Quote:
Originally Posted by hmm
Marvin stop saying the display is worth $1000. For $1000 you can buy a better display.
It's not the one you get with the iMac though. The one you get with the iMac costs $1000. It's cheaper if you shop around so I'll say $500-1000 to cover 3rd party displays too but the point is, you still have to buy a display with the MP so it has to factor into the cost.
Quote:
Originally Posted by hmm
Go buy an NEC. They're way better.
Ok, it's $1168 then. There I was trying to save people money:
http://www.amazon.com/NEC-PA271w-bk-27-Inch-2560-1440/dp/B003LD1QRY/
Quote:
Originally Posted by hmm
the imac would likely capture many of those who would have purchased the lower mac pro option. You can buy a 16 core workstation today. Next year you will see 20 core workstations. The two simply do not fit the same market, yet the 12 core mac pro would have mostly fit in with such a market in 2010. Autodesk ported smoke over that year. I kind of doubt many of those licenses were running on imacs (although they dropped the prices, so it must have seen slow adoption rates).
There's no reason why some people wouldn't run Smoke on an iMac. Here's a post-production engineer demoing Smoke on an iMac along with (*cover your ears*) Thunderbolt storage:
http://vimeo.com/28697171#
While he does mention that it's not a 'hero suite', that's mainly the storage configuration that can produce dropped frames. Something other than RAID 5 or SSD would give even better performance.
I get that lots of people don't like the idea of using an iMac as evidenced in the following thread but there were also comments about the iMacs at NAB this year:
"5 brand new workstations for just over $16,000 and they can run Avid, Adobe and Autodesk. I say bring it on! At NAB they were the talk of the show not only because of Smoke being more edit friendly but BECAUSE it was running on the iMac":
http://forums.creativecow.net/thread/365/165
The complaints about the iMac are not so much 'I can't use an iMac' but rather 'I don't want to use an iMac' and then rattle of the excuses of 'they're too slow' or 'they're too shiny' or 'they'd burn out, 'cos this work is too xtreem'.

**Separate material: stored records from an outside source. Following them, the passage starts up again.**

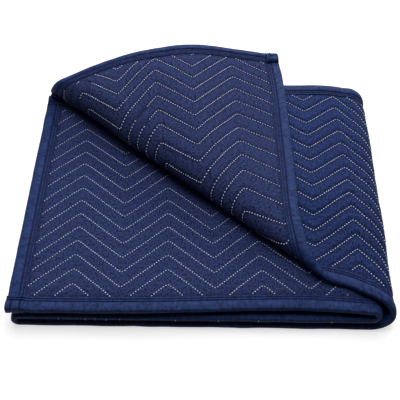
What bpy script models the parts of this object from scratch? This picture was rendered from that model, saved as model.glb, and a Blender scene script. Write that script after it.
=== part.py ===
"""Quilted moving blanket, folded into a flat stack of four layers.

The blanket is one long quilted panel folded back and forth: lower layer on
the surface, a middle layer, an upper layer with its bound end at the left, and
a top layer whose loose corner is rolled back over itself.  Folded tapes bind
every edge.  The panel starts as a flat sheet that is scored along its folds
and quilting lines, is given its thickness, and is then laid into its folds by
functions of the flat coordinates.

Units are metres, +Z up, +X along the width of the stack, +Y towards its back.
The origin is under the middle of the whole piece, on the surface it lies on.
"""

import math

import bmesh
import bpy
import numpy as np
from mathutils import Vector

# ---------------------------------------------------------------- the cloth
STACK_DEPTH = 0.410          # finished width of the panel, front to back
QUILT_HALF = 0.0045          # half the thickness between stitch lines
STITCH_SINK = 0.0018         # how far a stitch line pulls each face down
EDGE_HALF = 0.0020           # half the thickness where the tape grips it
TAPE_WIDTH = 0.0200          # width of the binding on each face
TAPE_HALF = 0.0005           # half the thickness of the tape
TAPE_GAP = 0.0010            # gap between tape and cloth
TAPE_END = TAPE_WIDTH + 2.0 * TAPE_GAP   # an end tape stops this far from the long edges
MARGIN_STEPS = (0.0, TAPE_WIDTH, TAPE_END, 0.0330)   # rows that shape the margin
TAPE_SHOULDER = 0.35         # how far the tape's fold is rounded off
TAPE_LEVELS = (0.0, 0.2, 0.8, 1.0)   # levels of a tape's slab that become its fold
TAPE_LIFT = 10.0             # lifts the outer face of a tape clear of its levels
EDGE_SLACK = 0.0030          # points this near an edge are on it

# ------------------------------------------------------- the stack of layers
LOWER_Z = 0.0045             # mid-height of the layer on the surface
MIDDLE_Z = 0.0205            # mid-height of the second layer
UPPER_Z = 0.0365             # mid-height of the third layer
LAYER_GAP = 0.0015           # gap under the top layer and under the flap
SMALL_FOLD_R = 0.0080        # mid-radius of the two inner folds
LEFT_FOLD_X = 0.0115         # centre of the left fold
INNER_FOLD_X = 0.4815        # centre of the inner right fold
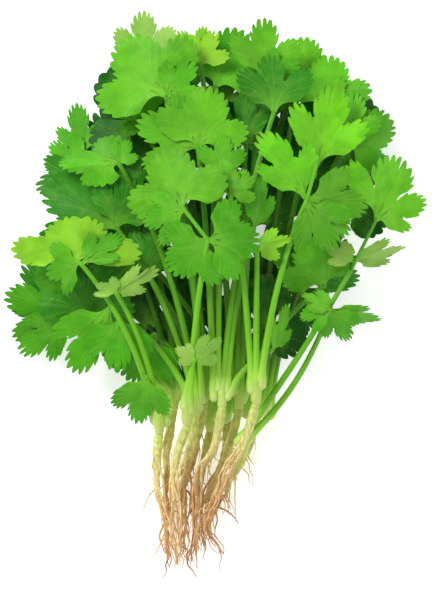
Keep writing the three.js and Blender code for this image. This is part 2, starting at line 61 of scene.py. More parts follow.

Yes 16-cores are better than 4-cores and 96GB RAM is better than 32GB RAM and a GTX 680 is faster than a 6970M but so what? If there's not enough people buying the machines Apple don't have to keep making them so don't be surprised if one day, they stop making them. Does that mean these jobs can no longer be done on the Mac platform? No, it doesn't. What it means is that these people will either choose to switch to another platform or buy the highest-end iMac and the next year, they'll buy the highest-end iMac again and the next and so on until they find that iMacs don't have to be upgraded all that often either.
You talk about not knowing future workflows and the performance requirements but here's why that's bollocks. Mac Pro users hold onto their machines (as you've stated) for 3 years or more. Within 3 years, the highest-end iMac matches the highest-end Mac Pro. So, one of the following is true:
- A Mac Pro becomes obsolete in under 3 years (not everyone will get the highest one) and unusable for the highest-end tasks
or
- A Mac Pro is suitable for 5-7 years or more of use and given that an iMac will match the highest-end Mac Pro within 3 years, it is also suitable for the highest-end tasks
I'm not saying Apple
will drop the MP for a Haswell iMac, I'm just saying they
could. I'd rather see them build a personal supercomputer but it's easy for me to say that when I'm not footing the bill. You have to think about what you'd do if you were at the helm of such a valuable company looking at a product that is using up valuable design, engineering and manufacturing resources and making less than 2% of your company's revenue. On the other hand, if your values are in the creative industry, you know this kind of product has a place (albeit not an exclusive place, unlike what some people want to believe) in which case, you set out to build it the best way you know how. They're not doing that any more so they need to 'either shit or get off the pot'.